For Professor Beard Pompeii was a city full of gods. There were the numerous gods of the Greek pantheon plus deified emperors. Roman religions had their priests, Cicero was one, but they were civil dignitaries rather than Christian clergy. They had no single sacred text to guide them. ‘The crucial fact’, writes Beard, ‘was that the community’s adherence to religion was demonstrated through acts rather than words ... the act of animal sacrifices was the most important act of all.’ If neglected, the gods would take a terrible revenge, as with the great Pompeian earthquake of AD 67. One of the more attractive features of paganism was that, since gods shared human vices and virtues, they were almost personal friends. But the pagan view of the afterlife in Hades is grim indeed. There is evidence in Pompeii that its citizens found deeper satisfactions in the worship of Egyptian religions. There do not seem to have been Christians in Pompeii but, as Gibbon tells us, they held the trump card: a clear view of the resurrection of the body and life everlasting. For them the saved will rejoice for ever in Abraham’s bosom and the sinners will struggle to survive eternity in the burning lakes of Hell.

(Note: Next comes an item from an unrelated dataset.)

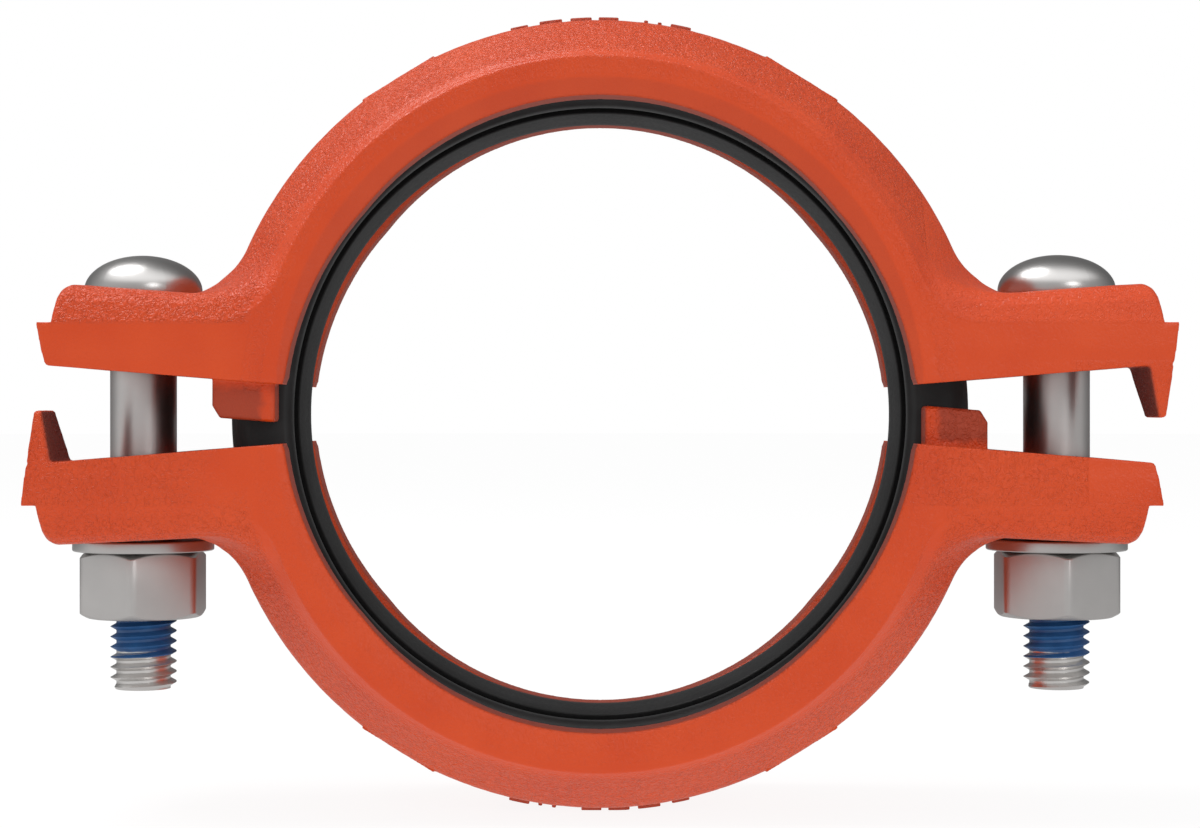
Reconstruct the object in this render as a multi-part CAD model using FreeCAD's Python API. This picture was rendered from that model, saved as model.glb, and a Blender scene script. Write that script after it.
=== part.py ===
import FreeCAD, Part
import math
import os

from FreeCAD import Vector

# Rigid grooved pipe coupling for 4 inch pipe, in the open state in which it is delivered.
# Millimetres and degrees. The origin is the centre of the pipe, halfway between the two housings.
# X runs to the right across the bolt pads, Y runs along the pipe, Z points up through the upper housing.

# The pipe that it joins
pipe_diameter = 114.3
pipe_groove_depth = 2.1

# Gasket, a ring of C section whose two lips face each other
lip_clearance = 0.3
gasket_height = 11.75
gasket_width = 32.4
gasket_back_width = 23.0
gasket_shoulder = 3.6
gasket_edge = 0.5
lip_land_width = 6.5
lip_mouth_width = 8.4
lip_mouth_rise = 1.05
lip_thickness = 1.9
gasket_side_wall = 4.0
gasket_back_wall = 3.2
cavity_corner = 2.0
lip_lean = 0.5

# Housing ring: keys that bite into the pipe groove, and the pocket that holds the gasket
housing_width = 53.6
pocket_clearance = 0.3
pocket_side_clearance = 0.7
pocket_taper = 3.0
key_land_width = 4.4
key_flank_height = 3.2
key_seat_clearance = 0.1
key_seat_rise = 3.25
key_entry_clearance = 1.05
key_entry_drop = 1.5
key_bevel = 0.9

# Outside of the ring: a crest, a sloping flank on each side and a narrow flat front
crest_wall = 4.55
crest_rise = 1.4
crest_width = 25.0
crest_edge = 6.0
flank_height = 10.05
shoulder_rise = 2.6
front_flat = 3.4
ridge_rise = 2.4

# Flat witness pads across the crest
witness_angle = 31.6
witness_length = 15.6
witness_drop = 0.25

# Bolt pads
split_gap = 10.8
pad_tilt = 4.6
pad_height = 23.6
pad_slope = 2.8
pad_rim = 4.2
rim_steps = 3
side_draft = 17.0
parting_height = 16.7
parting_corner = 0.4
pad_fillet = 13.5
washer_room = 1.95
plain_end_length = 11.9
hook_end_length = 14.7
flange_step = 2.5
end_draft = 9.5
end_corner = 2.2
plain_flange_draft = 10.5
hook_flange_draft = 6.5
flange_edge = 1.0

# Hook on the front of one end of each housing, over the plain end of the other
hook_reach = 9.9
hook_thickness = 1.4
hook_root_thickness = 4.6
hook_taper = 7.8
hook_root = 1.0
hook_depth = 17.0
hook_tip_depth = 11.6
hook_front_draft = 5.0
hook_edge = 0.7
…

The elite tourists of the 18th-century Grand Tour found in Pompeii an aristocratic society and culture which they could understand. At school and university they had been nurtured on a diet of the Greek and Roman classics. Then with the railways came mass tourism. At present over two million tourists visit Pompeii each year. They will have little Latin and Greek, since these are tough disciplines, while soft options like sociology are considered as more relevant to our age. Mary Beard’s scholarship supplies the ignorant with a lively description of Pompeii as a city frozen in time.